Nett waren die drei Gargoyles, mit denen sich der einsame Quasimodo unterhält, um im Glockenturm nicht komplett zu versauern. Besonders der besonnene Victor hat mir gut gefallen. Leider war er der einzige Pluspunkt, und es wurden teilweise Vorurteile aufgefahren, die den Machern vielleicht gar nicht bewusst waren und in denen sich der rassistische Richter wohl bestätigt gefunden hätte:  Die Zigeuner - angeblich friedlebend und unauffällig - horten in ihrem "Hof der Wunder" in der Kanalisation von Paris Skelette und machen mit Eindringlingen in ihr Allerheiligstes kurzen Prozess. Das wirft nicht gerade ein gutes Licht auf sie, denn das Lied, mit dem Clopin die "Exekution" einleitet, wirkt primitiv und blutrünstig. Natürlich haben Außenstehende das Recht, sich zu verteidigen, aber sie hätten Quasimodo und den tumben Hauptmann wenigsten anhören können, bevor sie die Stricke für sie drehen.
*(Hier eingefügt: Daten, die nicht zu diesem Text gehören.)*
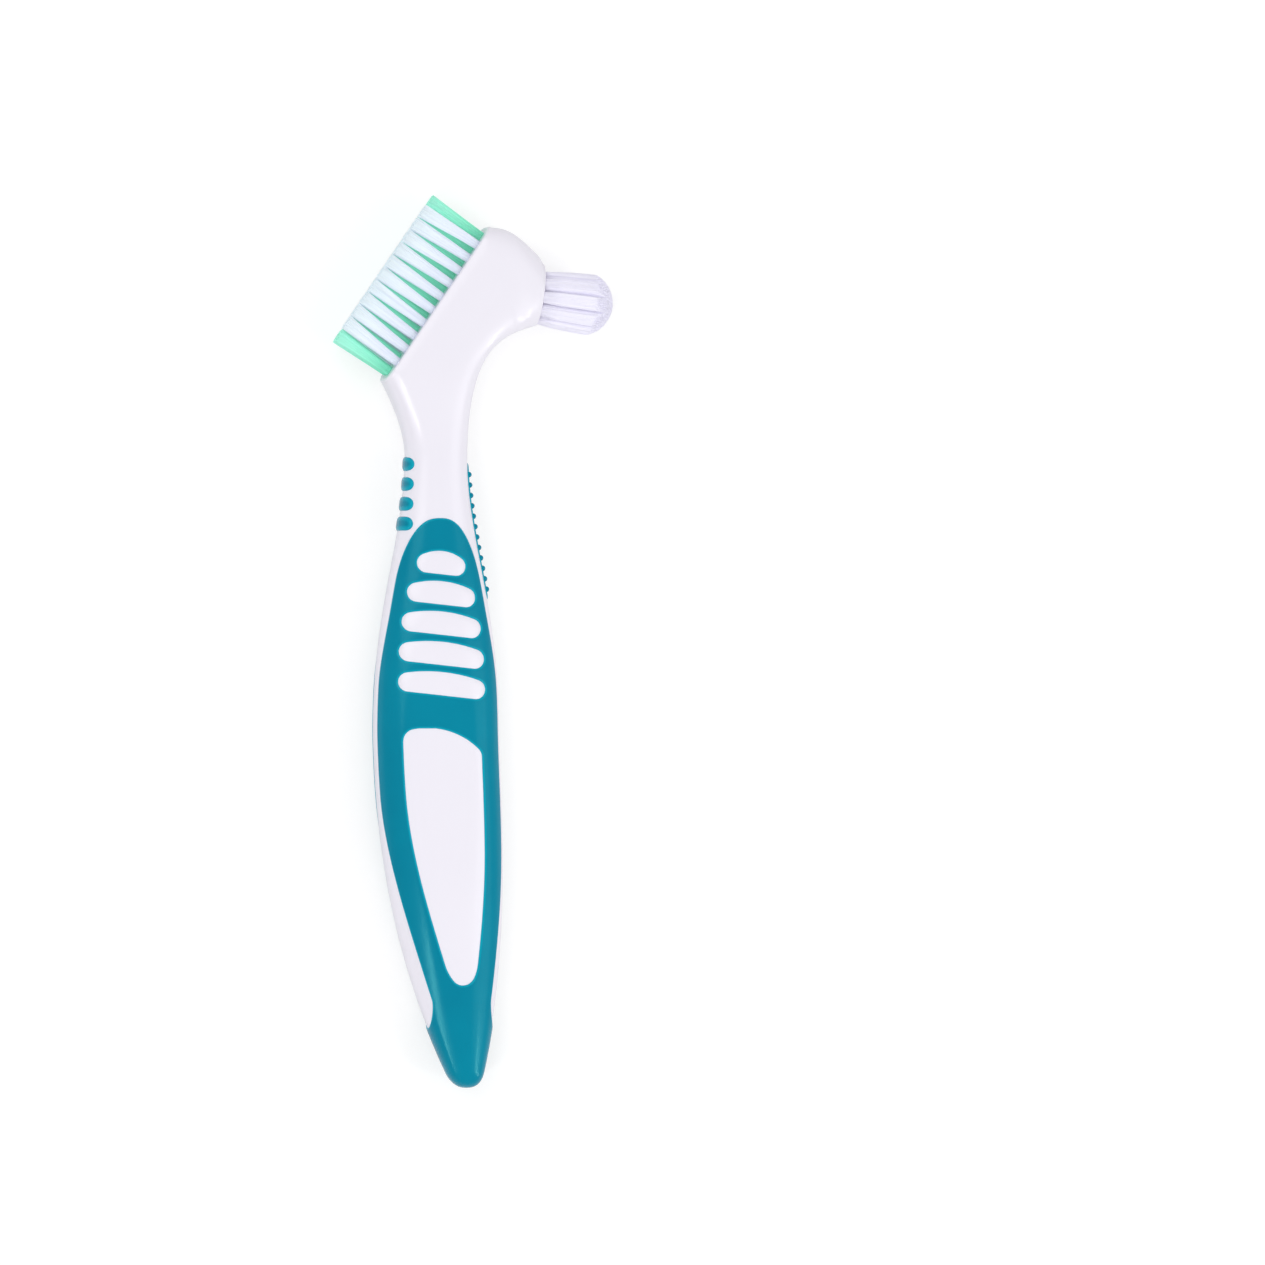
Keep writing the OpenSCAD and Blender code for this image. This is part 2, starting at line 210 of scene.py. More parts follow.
def half_w(y):
    if y < BELLY_Y:
        return lerp(BELLY_W, TAIL_W, below_belly(y)**TAIL_EASE)/2
    wide = (1 + math.cos(math.pi*above_belly(y)**NECK_EASE))/2
    return lerp(NECK_W, BELLY_W, wide)/2


def half_t(y):
    if y < BELLY_Y:
        return lerp(BELLY_T/2 + CROWN, TAIL_T/2, below_belly(y)**TAIL_EASE)
    return lerp(BELLY_T/2 + CROWN, NECK_T/2, ease(above_belly(y)))


# Sections of the handle


def handle_station(v):
    """The section at v: its middle, its half width as a vector, its half thickness and its power.
    v is y along the handle, and arc length round its end below TAIL_Y."""
    if v >= TAIL_Y:
        y = v
        share = 1.0
    else:
        a = max(0.0, math.pi/2 - (TAIL_Y - v)/TAIL_ROUND)
        y = TAIL_Y - TAIL_ROUND*math.cos(a)
        share = (1 - math.cos(a)**TAIL_SQ)**(1/TAIL_SQ)
    middle, half = np.array([centre_x(y), y]), np.array([half_w(y)*share, 0.0])
    return middle, half, half_t(y)*share, HANDLE_SQ


V_TIP = TAIL_Y - TAIL_ROUND*math.pi/2
face_dir, face_out = ray(FACE_SLOPE), ray(FACE_SLOPE + 90)
face_start, face_end = FACE_C - face_dir*FACE_LEN/2, FACE_C + face_dir*FACE_LEN/2
seat_dir, seat_up = ray(SEAT_SLOPE), ray(SEAT_SLOPE + 90)
seat_low, seat_high = SEAT_C - seat_up*SEAT_D/2, SEAT_C + seat_up*SEAT_D/2
# In space: the middle of the slanted face or the seat, the way out of it and the way along it
UP = np.array([0, 0, 1.0])
face_frame = np.append(FACE_C, MID), np.append(face_out, 0), np.append(face_dir, 0)
seat_frame = np.append(SEAT_C, MID), np.append(seat_dir, 0), np.append(seat_up, 0)
neck_left = np.array([centre_x(NECK_Y) - NECK_W/2, NECK_Y])
neck_right = np.array([centre_x(NECK_Y) + NECK_W/2, NECK_Y])

# Control points of the head's outline. The crotch runs from the neck to the small brush: its
# shares CROTCH_FACE and CROTCH_TOP face the two ends of the slanted face.
flare_curve = [neck_left, neck_left + [0, 4.5], face_start + [2, -5],
               face_start + FACE_CUT*face_out]
crotch_curve = [neck_right, neck_right + [0, 22], seat_low - 7.5*ray(16), seat_low]
CROTCH_FACE = 0.36
CROTCH_TOP = 0.78
SLOPE_MID = np.array([17.2, 115.95])
SLOPE_DIR = ray(-41.5)
top_curve = [face_end + FACE_CUT*face_out, face_end + 3.6*ray(14), SLOPE_MID - 4.6*SLOPE_DIR,
             SLOPE_MID]
lobe_curve = [SLOPE_MID, SLOPE_MID + 3.6*SLOPE_DIR, seat_high + 2.2*ray(98), seat_high]
TOP_SHARE = 0.62      # the share of the top's stations that lie on its first curve


def top_point(f):
    if f < TOP_SHARE:
        return bezier(top_curve, f/TOP_SHARE)
    return bezier(lobe_curve, (f - TOP_SHARE)/(1 - TOP_SHARE))


def ends_station(left, right, t, n):
    return (left + right)/2, (right - left)/2, t, n


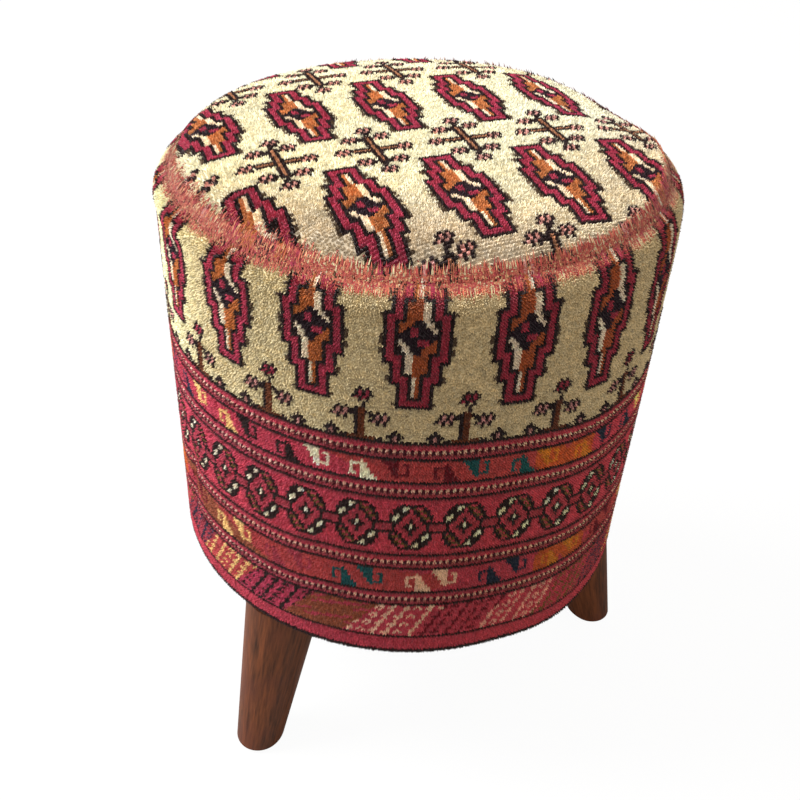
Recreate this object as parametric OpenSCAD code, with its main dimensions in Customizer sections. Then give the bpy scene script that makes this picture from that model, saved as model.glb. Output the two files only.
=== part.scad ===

Fazit: Es tut mir leid, es sagen zu müssen, doch "Der Glöckner von Notre Dame" ist nicht von ungefähr einer der schlechteren Disney-Filme, die trotz einiger guter Figuren keine Klassiker-Qualitäten entwickeln. Wahrscheinlich wurde das Thema verfehlt - soweit ich weiß, ist es der erste und einzige Versuch bisher, einen Erwachsenenroman zu verfilmen und in Familienunterhaltungsformat zu quetschen. Und dann auch noch mit einem Sujet, das Kinder überfordert. Nee, das war quasi ein Schuss in den Ofen. Kein Film, den man an die große Glocke hängen möchte.


Bewertung:

 

dank Klaus-Jürgen Wussow, der als einziger Sprecher / Schauspieler auch die mitunter anspruchsvollen Gesangspassagen übernommen hat.